The authors also have a communal vision of holiness anchored in the covenant relationship established in the story of scripture and exemplified in God’s love and loyalty. As Brown states, “Perhaps God’s Trinitarian self as supremely stable, and God’s love for humanity…provide the anchor for human being and becoming…[and] might provide a more-than-adequate mooring for human identity” (page 150).

Strengths and Weaknesses:

In my opinion, the authors introduce several themes that are helpful for healthy Christian development. In particular, I think their discussion of the place and importance of practicing virtues in the individual and collective lives of Christian communities is very important. I believe that Corbin Reuschling’s contention that virtues “provide the bridge between who we are and the more whole and holy person we can become” stands as a particularly important point. Likewise, the authors develop the significant argument that we need to be concerned with the communities in which we live because of the multitude of ways that they affect us. In doing so, we should pay much closer attention to both the means and ends involved in living into the Christian story (page 61).

In addition, each of the authors, in one way or another, focuses on generosity or hospitality as a contributor to justice, and as a marker for wholeness and holiness in community as we approach the various “others” in a variety of contexts. I think that their presentation of these two virtues contributes in a particularly helpful way to “concretizing the vision of shalom,” while providing beneficial directions for moving toward holy living (pages 61 and 134).

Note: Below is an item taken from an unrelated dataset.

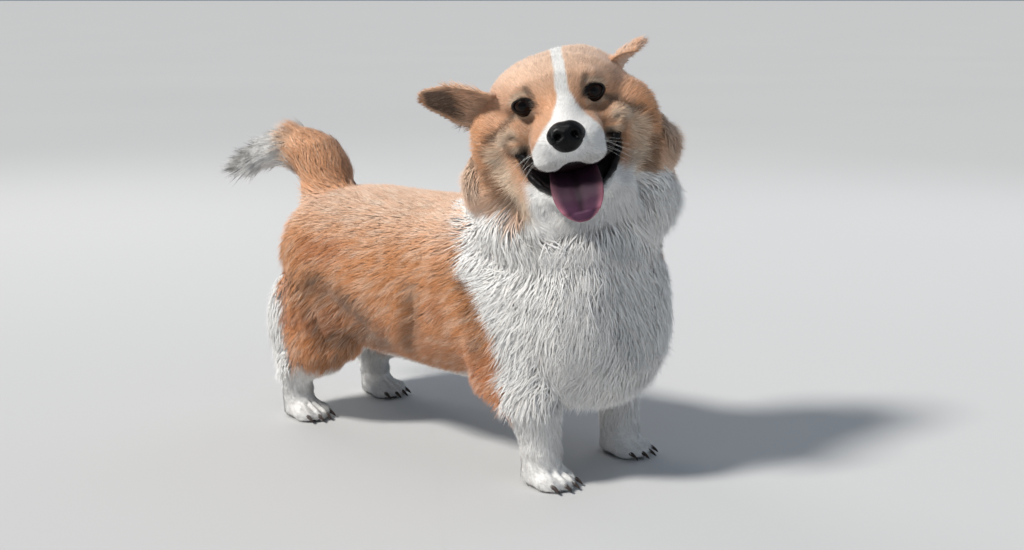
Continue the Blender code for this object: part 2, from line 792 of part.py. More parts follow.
def build_nose(where, name="nose", grow=0.0):
    """The nose pad, wider above than below, set into the end of the muzzle."""
    bm = bmesh.new()
    x, y, z = NOSE_TIP
    stations = [
        ((x, y + 0.0005, z - 0.001), 0.0080 + grow, 0.0075 + grow, 2.4, 0),
        ((x, y + 0.0030, z + 0.000), 0.0150 + grow, 0.0125 + grow, 2.4, 0),
        ((x, y + 0.0075, z + 0.001), 0.0190 + grow, 0.0155 + grow, 2.4, 0),
        ((x, y + 0.0130, z + 0.002), 0.0185 + grow, 0.0150 + grow, 2.4, 0),
        ((x, y + 0.0190, z + 0.002), 0.0150 + grow, 0.0120 + grow, 2.4, 0),
    ]
    if grow:
        stations.append(((x, y + 0.0190 + grow, z + 0.002), 0.0150, 0.0120, 2.4, 0))
    add_loft(bm, stations, HEAD_FRAME, 16)
    return object_from(bm, name, where)


def cut_nostrils(nose, where):
    for side in SIDES.values():
        bm = bmesh.new()
        place = NOSE_TIP + Vector((0.0085 * side, 0.0015, -0.001))
        add_blob(bm, place, (0.0036, 0.0065, 0.0030), (0, 20 * side, 24 * side), HEAD_FRAME, 2)
        hole = object_from(bm, "nostril", where)
        carve(nose, hole, "DIFFERENCE")
        remove(hole)
    keep_largest(nose)


def eye_place(side):
    return Vector((EYE_HALF_SPACING * side, EYE_DEPTH, 0.0))


def build_eye(side, where, name, grow=0.0):
    bm = bmesh.new()
    place = HEAD_FRAME @ Matrix.Translation(eye_place(side))
    bmesh.ops.create_uvsphere(bm, u_segments=14, v_segments=8, radius=EYE_RADIUS + grow, matrix=place)
    return object_from(bm, name, where)


def build_lids(side, where):
    """Upper and lower lids, as bands of a ball that stands a little proud of the eye."""
    bm = bmesh.new()
    outer = EYE_RADIUS + 0.0022
    turn = Matrix.Rotation(math.radians(8 * side), 4, "Z") @ Matrix.Rotation(math.radians(-6 * side), 4, "Y")
    place = HEAD_FRAME @ Matrix.Translation(eye_place(side)) @ turn
    bmesh.ops.create_uvsphere(bm, u_segments=14, v_segments=8, radius=outer, matrix=place)
    lids = object_from(bm, "lids", where)
    bm = bmesh.new()
    opening = place @ Matrix.Translation((0, -0.013, -0.0003)) @ Matrix.Diagonal((0.0100, 0.012, 0.0072, 1.0))
    bmesh.ops.create_uvsphere(bm, u_segments=12, v_segments=8, radius=1.0, matrix=opening)
    gap = object_from(bm, "lid_opening", where)
    carve(lids, gap, "DIFFERENCE")
    remove(gap)
    return lids


# Ear: base, tip and widths in the head's frame, the right one seen from in front
EARS = {
    "right": {
        "base": Vector((-0.078, 0.024, 0.006)),
        "tip": Vector((-0.146, 0.048, 0.030)),
        "cup": Vector((-0.10, -0.72, -0.69)),
        "width": 0.026,
        "sink": 0.016,
    },
    "left": {
        "base": Vector((0.064, 0.036, 0.022)),
        "tip": Vector((0.093, 0.100, 0.026)),
        "cup": Vector((0.60, -0.16, -0.78)),
        "width": 0.025,
        "sink": 0.016,
    },
}


EAR_STRAIGHT = 0.40


def build_ear(name, where):
    """A leaf that is cupped along its length, open on the side that the cup direction names."""
    shape = EARS[name]
    along = (shape["tip"] - shape["base"]).normalized()
    length = (shape["tip"] - shape["base"]).length + shape["sink"]
    start = shape["base"] - along * shape["sink"]
    cup = (shape["cup"] - along * shape["cup"].dot(along)).normalized()
    across = along.cross(cup)
    bm = bmesh.new()
    rows, columns = 7, 7
    sheets = []
    for depth in (0.0, 1.0):
        sheet = []
        for row in range(rows):
            t = 1 - (1 - row / (rows - 1)) ** 1.5
            broad = shape["width"] * (0.92 + 0.16 * math.sin(math.pi * min(t * 1.3, 1.0)))
            taper = max(t - EAR_STRAIGHT, 0.0) / (1 - EAR_STRAIGHT)
            broad = max(broad * max(1 - taper ** 2.4, 0.0) ** 0.55, 0.0035)
            thick = 0.0034 * (1 - 0.55 * t)
            line = []
            for column in range(columns):
                u = column / (columns - 1) * 2 - 1
                hollow = 0.014 * (1 - 0.75 * t) * (1 - u * u)
                point = start + along * (length * t) + across * (broad * u)
                point = point - cup * (hollow + thick * depth - 0.007 * (1 - t))
                line.append(bm.verts.new(HEAD_FRAME @ point))
            sheet.append(line)
        sheets.append(sheet)
    inner, outer = sheets
    for row in range(rows - 1):
        for column in range(columns - 1):
            for sheet in sheets:
                bm.faces.new((
                    sheet[row][column],
                    sheet[row][column + 1],
                    sheet[row + 1][column + 1],
                    sheet[row + 1][column],
                ))
    for row in range(rows - 1):
        for column in (0, columns - 1):
            bm.faces.new((inner[row][column], inner[row + 1][column], outer[row + 1][column], outer[row][column]))
    for column in range(columns - 1):
        for row in (0, rows - 1):
            bm.faces.new((inner[row][column], inner[row][column + 1], outer[row][column + 1], outer[row][column]))
    return object_from(bm, "ear_" + name, where)


def swollen(source, name, where, by):
    """A copy whose skin is pushed out by this much."""
    made = copy_of(source, name, where)
    push = made.modifiers.new("push", "DISPLACE")
    push.strength = by
    push.mid_level = 0.0
    settle_modifiers(made)
    return made


def add_claws(paw, side, stance, foot_y, half_wide, where):
    for toe in range(4):
        spread = (toe - 1.5) / 1.5
        x = stance + spread * half_wide * 0.70
        y = foot_y - 0.030 + 0.007 * abs(spread) ** 2
        bm = bmesh.new()
        frame = Matrix.Translation(mirrored((x, y, 0.0105), side)) @ Matrix.Rotation(math.radians(64), 4, "X")
        bmesh.ops.create_cone(
            bm, cap_ends=True, segments=6, radius1=0.0028, radius2=0.0008, depth=0.014, matrix=frame
        )
        claw = object_from(bm, "claw", where)
        carve(paw, claw, "UNION")
        remove(claw)
    keep_largest(paw)


def paint(obj, finish, smooth=True):
    obj.data.materials.clear()
    obj.data.materials.append(finish)
    for face in obj.data.polygons:
        face.use_smooth = smooth


def stand_on_origin(pieces, where):
    """Moves the dog so that it stands on z = 0, over the middle of its own box.

    Each piece then takes its own middle as its origin, and hangs from one empty.
    """
    corners = [vertex.co for piece in pieces for vertex in piece.data.vertices]
    low = Vector([min(corner[axis] for corner in corners) for axis in range(3)])
    high = Vector([max(corner[axis] for corner in corners) for axis in range(3)])
    shift = Vector((-(low.x + high.x) / 2, -(low.y + high.y) / 2, -low.z))
    carrier = bpy.data.objects.new("corgi", None)
    where.objects.link(carrier)
    for piece in pieces:
        points = [vertex.co for vertex in piece.data.vertices]
        middle = sum(points, Vector()) / len(points)
        piece.data.transform(Matrix.Translation(-middle))
        piece.location = middle + shift
        piece.parent = carrier
    return shift


def main():
    clear_scene()
    parts = collection("pembroke_welsh_corgi")
    helpers = collection("helpers", hidden=True)

    dog = fused_dog(helpers)
    sink_to_core(dog)
    thin_out(dog)

    for side in SIDES.values():
        lids = build_lids(side, helpers)
        carve(dog, lids, "UNION")
        remove(lids)
    lip = build_lips(UPPER_LIP, "upper_lip", helpers)
    carve(dog, lip, "UNION")
    remove(lip)
    keep_largest(dog)
    grow_locks(dog, helpers)
    level_soles(dog, helpers)

    ears = []
    head_room = swollen(dog, "head_room", helpers, GAP)
    for name in SIDES:
        ear = build_ear(name, parts)
        carve_coat(ear, head_room, "DIFFERENCE")
        keep_largest(ear)
        ears.append(ear)
    remove(head_room)

    head = part_off(dog, "head", parts, head_region())
    neck = part_off(dog, "neck", parts, neck_region())
    tail = part_off(dog, "tail_base", parts, tail_region())
    tail_tip = part_off(tail, "tail_tip", parts, tail_tip_region())

    legs = []
    for side_name, side in SIDES.items():
        leg = part_off(dog, "foreleg_" + side_name, parts, leg_region(side, 0.030, -0.30, -0.045, 0.118))
        paw = part_off(leg, "forepaw_" + side_name, parts, paw_region(side, 0.040))
        add_claws(paw, side, FORE_STANCE, FORE_FOOT_Y, 0.026, helpers)
        legs += [leg, paw]
        leg = part_off(dog, "hindleg_" + side_name, parts, leg_region(side, 0.022, 0.085, 0.35, 0.170))
        paw = part_off(leg, "hindpaw_" + side_name, parts, paw_region(side, 0.046))
        add_claws(paw, side, HIND_STANCE, HIND_FOOT_Y, 0.024, helpers)
        legs += [leg, paw]
    dog.name = "torso"
    parts.objects.link(dog)
    helpers.objects.unlink(dog)

    jaw = build_jaw(parts)
    lip = build_lips(LOWER_LIP, "lower_lip", helpers)
    carve(jaw, lip, "UNION")
    remove(lip)
    jaw_room = build_jaw(helpers, "jaw_room", GAP)
    lip_room = build_lips(LOWER_LIP, "lip_room", helpers)
    push = lip_room.modifiers.new("push", "DISPLACE")
    push.strength = GAP
    push.mid_level = 0.0
    settle_modifiers(lip_room)
    for piece in (head, neck):
        carve_coat(piece, jaw_room, "DIFFERENCE")
        carve_coat(piece, lip_room, "DIFFERENCE")
        keep_largest(piece)
    remove(jaw_room)
    remove(lip_room)

    nose = build_nose(parts)
    clear_from(head, lambda where: build_nose(where, "nose_room", GAP), helpers)
    cut_nostrils(nose, helpers)
    tongue = build_tongue(parts)
    for piece in (head, jaw, neck):
        clear_from(piece, lambda where: build_tongue(where, "tongue_room", GAP), helpers)
    eyes = []
    for side_name, side in SIDES.items():
        eyes.append(build_eye(side, parts, "eye_" + side_name))
        clear_from(head, lambda where: build_eye(side, where, "eye_room", GAP), helpers)

    coat = material("orange_coat", (0.55, 0.25, 0.08), 0.8)
    white = material("white_coat", (0.85, 0.82, 0.78), 0.8)
    dark = material("black_skin", (0.02, 0.018, 0.02), 0.35)
    pink = material("tongue", (0.55, 0.22, 0.26), 0.4)
    glass = material("brown_eye", (0.05, 0.02, 0.01), 0.08)
    for piece in (dog, head, neck, tail, *ears):
        paint(piece, coat)
    for piece in (jaw, tail_tip, *legs):
        paint(piece, white)
    paint(nose, dark)
    paint(tongue, pink)
    for eye in eyes:
        paint(eye, glass)

    pieces = [dog, head, neck, tail, tail_tip, jaw, nose, tongue, *eyes, *ears, *legs]
    for piece in pieces:
        for group in list(piece.vertex_groups):
            piece.vertex_groups.remove(group)
    bpy.data.collections.remove(helpers)
    stand_on_origin(pieces, parts)


main()
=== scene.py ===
"""Looks of a still, life-size model of a standing Pembroke Welsh corgi.

Every length is in metres. The dog faces -Y, its left side is +X and +Z is up. Shapes are worked out in the
dog's own frame, and moved by one shift into the frame of the solids.
"""

import logging
import math
from dataclasses import dataclass
from enum import Enum
from typing import Callable, Sequence

import bmesh
import bpy
import numpy as np
from mathutils import Euler, Matrix, Vector
from mathutils.bvhtree import BVHTree
from mathutils.kdtree import KDTree

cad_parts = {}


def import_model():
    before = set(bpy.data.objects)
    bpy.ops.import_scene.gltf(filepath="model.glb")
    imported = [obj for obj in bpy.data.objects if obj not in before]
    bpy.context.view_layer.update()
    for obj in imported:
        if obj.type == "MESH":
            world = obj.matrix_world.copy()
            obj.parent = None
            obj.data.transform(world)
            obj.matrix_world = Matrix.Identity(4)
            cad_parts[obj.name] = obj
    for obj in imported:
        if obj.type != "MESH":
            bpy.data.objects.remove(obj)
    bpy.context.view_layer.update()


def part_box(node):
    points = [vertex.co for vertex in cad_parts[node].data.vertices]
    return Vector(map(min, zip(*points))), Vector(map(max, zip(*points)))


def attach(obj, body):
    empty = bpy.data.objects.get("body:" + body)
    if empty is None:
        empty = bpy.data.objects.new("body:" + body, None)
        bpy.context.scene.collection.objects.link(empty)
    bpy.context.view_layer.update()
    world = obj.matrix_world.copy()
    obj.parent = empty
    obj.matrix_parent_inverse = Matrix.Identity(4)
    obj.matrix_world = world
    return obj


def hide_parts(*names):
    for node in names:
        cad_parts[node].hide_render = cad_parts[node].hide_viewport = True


log = logging.getLogger("corgi")

Array = np.ndarray
Field = Callable[[Array], Array]

IMAGE_WIDTH = 1024
FOCAL_PIXELS = 1400.0
SENSOR_WIDTH = 36.0

HEAD_PLACE = Vector((-0.045, -0.165, 0.407))
HEAD_TURN_DEG = -51.9
HEAD_RAISE_DEG = -3.8
HEAD_ROLL_DEG = -12.3
HEAD_FRAME = Matrix.Translation(HEAD_PLACE) @ Euler(
    (math.radians(HEAD_RAISE_DEG), math.radians(HEAD_ROLL_DEG), math.radians(HEAD_TURN_DEG)), "YXZ"
).to_matrix().to_4x4()
TO_HEAD = np.array(HEAD_FRAME.inverted())
HEAD_AXES = np.array(HEAD_FRAME.to_3x3())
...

I also believe that Dahl’s statements regarding “prayerful listening” are particularly helpful for approaching the “other” and “hearing the other into speech” (page 159). Dahl’s statements also correspond well with the reminder given by Brown that “true knowing comes to those who have taken the prior ethical stance of love” (page 103). In the midst of this “hearing,” determining the loving thing to do can be a complex enterprise (page 100). This necessary discernment occurs in the context of the tension that our communities feel between “the already and the not yet” of “God’s reclamation of creation” (page 81).

Though I probably could not be more appreciative of this book, I think that there are two themes or issues that the book raises that I wish were developed more fully. One of those is the theme of mission. Brown makes the important point that “Israel was not to pursue purity for purity’s sake” (page 90). She references Isaiah’s statement that Israel as God’s servant was to be a light to the Gentiles and that this “fits well with God’s missional purposes for Israel in Genesis and Exodus” (page 91). I wish that she (or one of the other authors) had developed exactly how Israel was supposed to bless the nations (outside of the eschatological context of Jesus), and commented upon what exactly they were to show by being a light to the nations (for example – how did the “nearness” Brown referenced in Deuteronomy relate to mission, and what was supposed to happen to the nations from observing this “nearness” in Israel, – [page 91]. I think Dahl’s response to Corbin Reuschling may have begun to approach this subject when she said “We serve and introduce others to the God we imagine” as she describes “symbolic interactionism” – page 144).

Another issue that I wished one of the authors had probed into more deeply is related to the statement that “the Trinity in perfection – the one who does not change – [offers] a stable referent for human becoming” (page 149). I wish that one of the authors had probed somewhat more deeply into how this actually works in terms of God’s interaction with humanity within time. In addition, I wish they had delved into exactly what is meant by the word “stable” (again, I think that Brown may have begun to approach an answer relative to this subject when she asked a series of questions about the historical discontinuity between the differing approaches of theology and ethics to the theological significance of Jesus’ humanity within the subject of the Trinity – pages 147 – 148).